Une institutrice particulièrement sensible m'a dit l'autre
jour que "seule la circonstance faisait le cancre". J'ajoute qu'on est forcément
le cancre de quelqu'un, tant il paraît peu vraisemblable d'exceller en tout!
Ainsi, le cancre ne peut espérer sortir de sa condition, à
moins de trouver un enseignant capable d' explorer son mode de compréhension
et désirant communiquer des connaissances et non plaquer, administrer...
des savoirs.
Cela plonge au coeur des finalités de l'apprentissage, à tous les niveaux
de l'enseignement et dont l'image mathématique la plus représentative est
celle des tables de multiplication: savoir ses tables ou identifier des situations
additives particulières?
Savoir ses dates ou se servir d'une encyclopédie pour analyser un document...

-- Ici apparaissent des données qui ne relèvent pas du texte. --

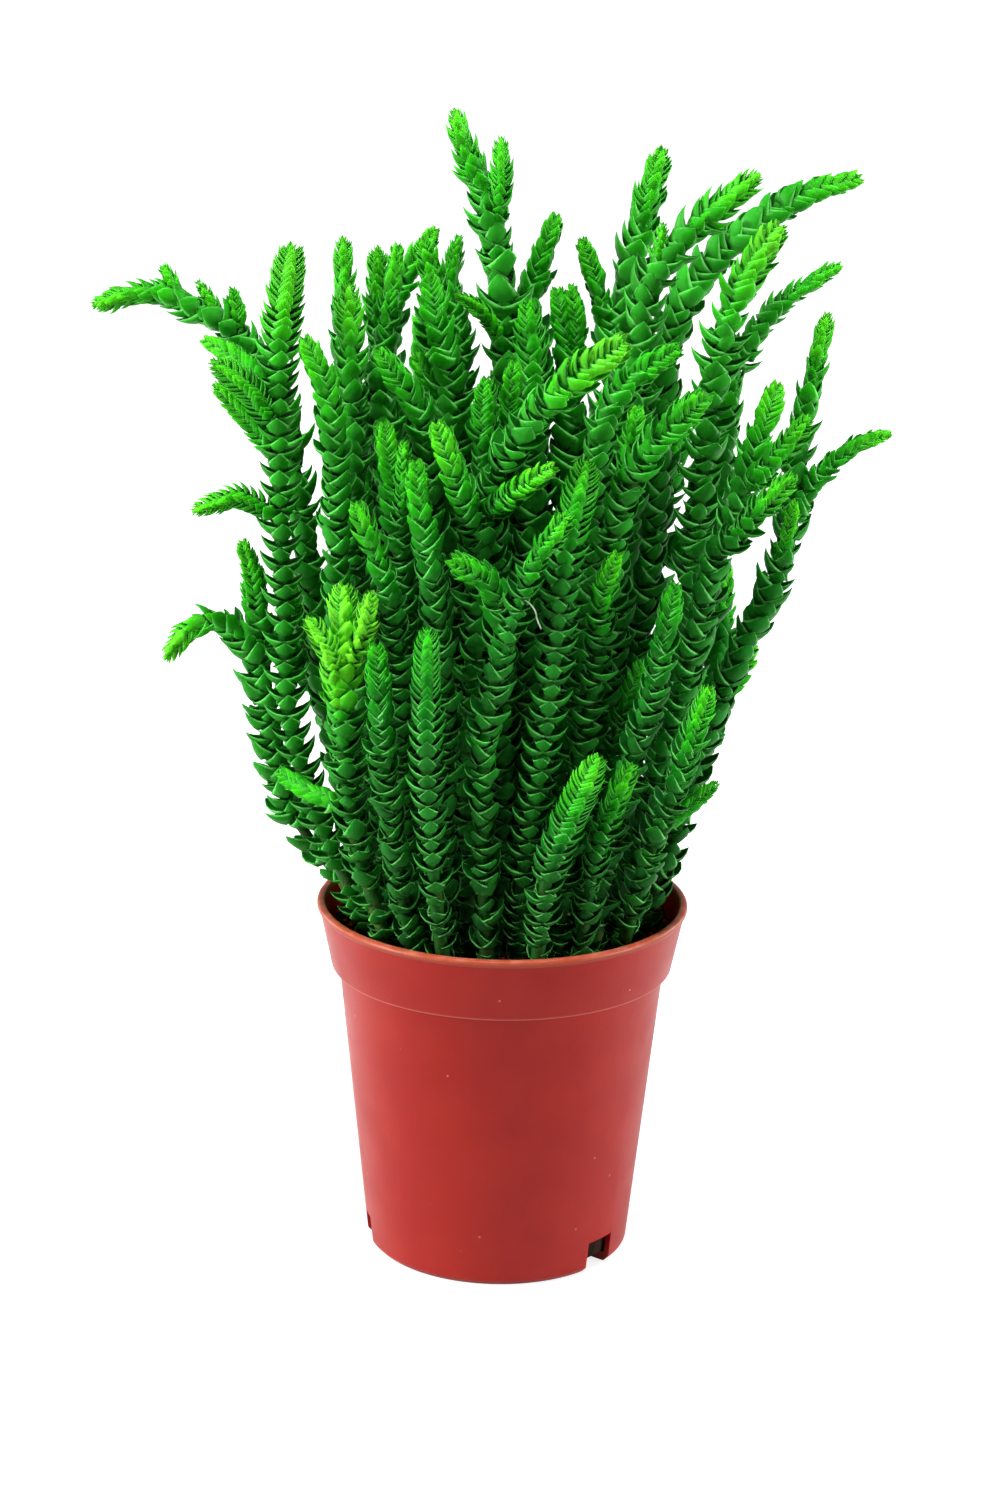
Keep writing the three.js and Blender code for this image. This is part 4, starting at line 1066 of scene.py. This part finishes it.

Inutile de multiplier les exemples: il s'agit, au bout du compte de définir
une véritable philosophie de l'éducation qui définirait la place
de l'Ecole: Former des citoyens pensants et critiques ou Formater des individus aux
exigences du moment?
Quelles que soient les nobles intentions affichées au travers des textes
officiels, des médias... l'Ecole reste trop souvent un outil d'adaptation à
un monde existant qui ignore, voire méprise les formidables potentiels
créatifs des humains du futur.
Elle reste prisonnière de ce paradoxe: adapter en épanouissant
ou épanouir en adaptant.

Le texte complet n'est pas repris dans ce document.